RUN mkdir /home/pptruser/open-terms-archive \
 && mkdir /home/pptruser/open-terms-archive/declarations \
 && mkdir /home/pptruser/open-terms-archive/config \
 && cd /home/pptruser/open-terms-archive

WORKDIR /home/pptruser/open-terms-archive

RUN npm install --save @opentermsarchive/engine \
 && npm install -g npm@latest

COPY declarations/OpenTermsArchive.json /home/pptruser/open-terms-archive/declarations

COPY declarations/Siretessile.json /home/pptruser/open-terms-archive/declarations

COPY default.json /home/pptruser/open-terms-archive/config

COPY env /home/pptruser/open-terms-archive/.env

RUN chown -R pptruser:pptruser /home/pptruser/open-terms-archive/

WORKDIR /home/pptruser

# Run everything after as non-privileged user.
USER pptruser

RUN npm i puppeteer \
    && (node -e "require('child_process').execSync(require('puppeteer').executablePath() + ' --credits', {stdio: 'inherit'})" > THIRD_PARTY_NOTICES)
Ndpnt commented 1 year ago

Hi @fabianospinelli, Well done for finally solving this issue 👍. If you could create a public repository of a fully functional OTA configuration with Docker, we would be happy to reference it in the documentation for users who want to use Docker 🙂.

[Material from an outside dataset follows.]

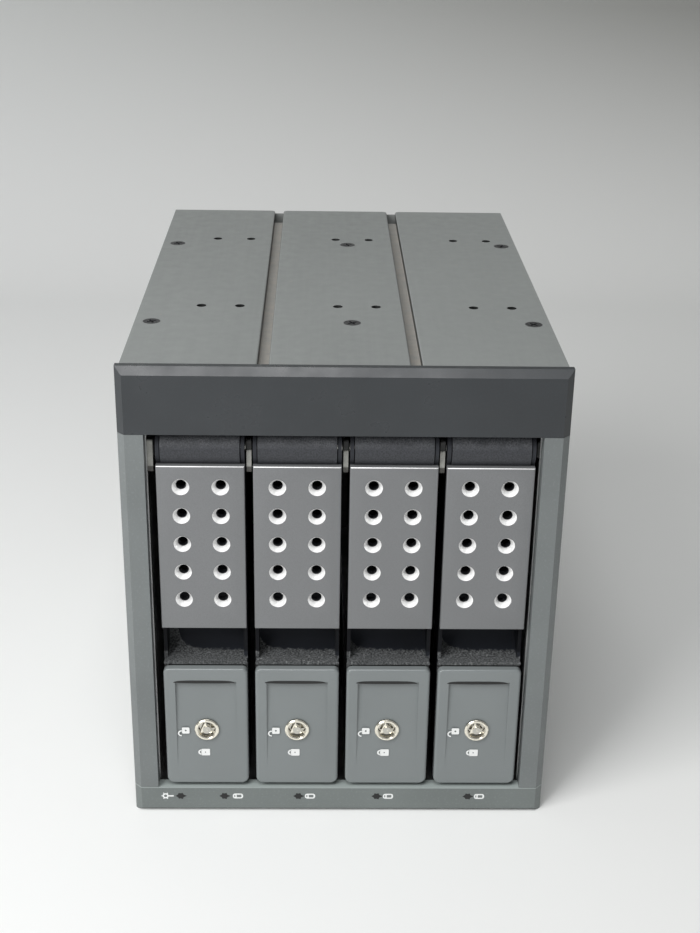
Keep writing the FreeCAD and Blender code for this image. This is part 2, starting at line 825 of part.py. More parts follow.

MattiSG commented 1 year ago

Congratulations for getting Open Terms Archive running with Docker! 😃 I understand that this issue has been solved and will close it now 🙂

MattiSG commented 1 year ago

Hi @fabianospinelli! It's been a month since you indicated you managed to run Open Terms Archive with Docker and expressed your intention to share the files necessary to that end 🙂 Can we help you with this publishing process?

fabianospinelli commented 1 year ago

Hi @MattiSG and thanks for your reply. I'm happy to be able to contribute to OTA with the Docker part we developed. Let me know how to share what we have done and I will do it in these days.

Ndpnt commented 1 year ago

Hi @fabianospinelli, Can you create a public GitHub repository containing your working Dockerfile with instructions on how to use it to run an Open Terms Archive engine and how to configure it?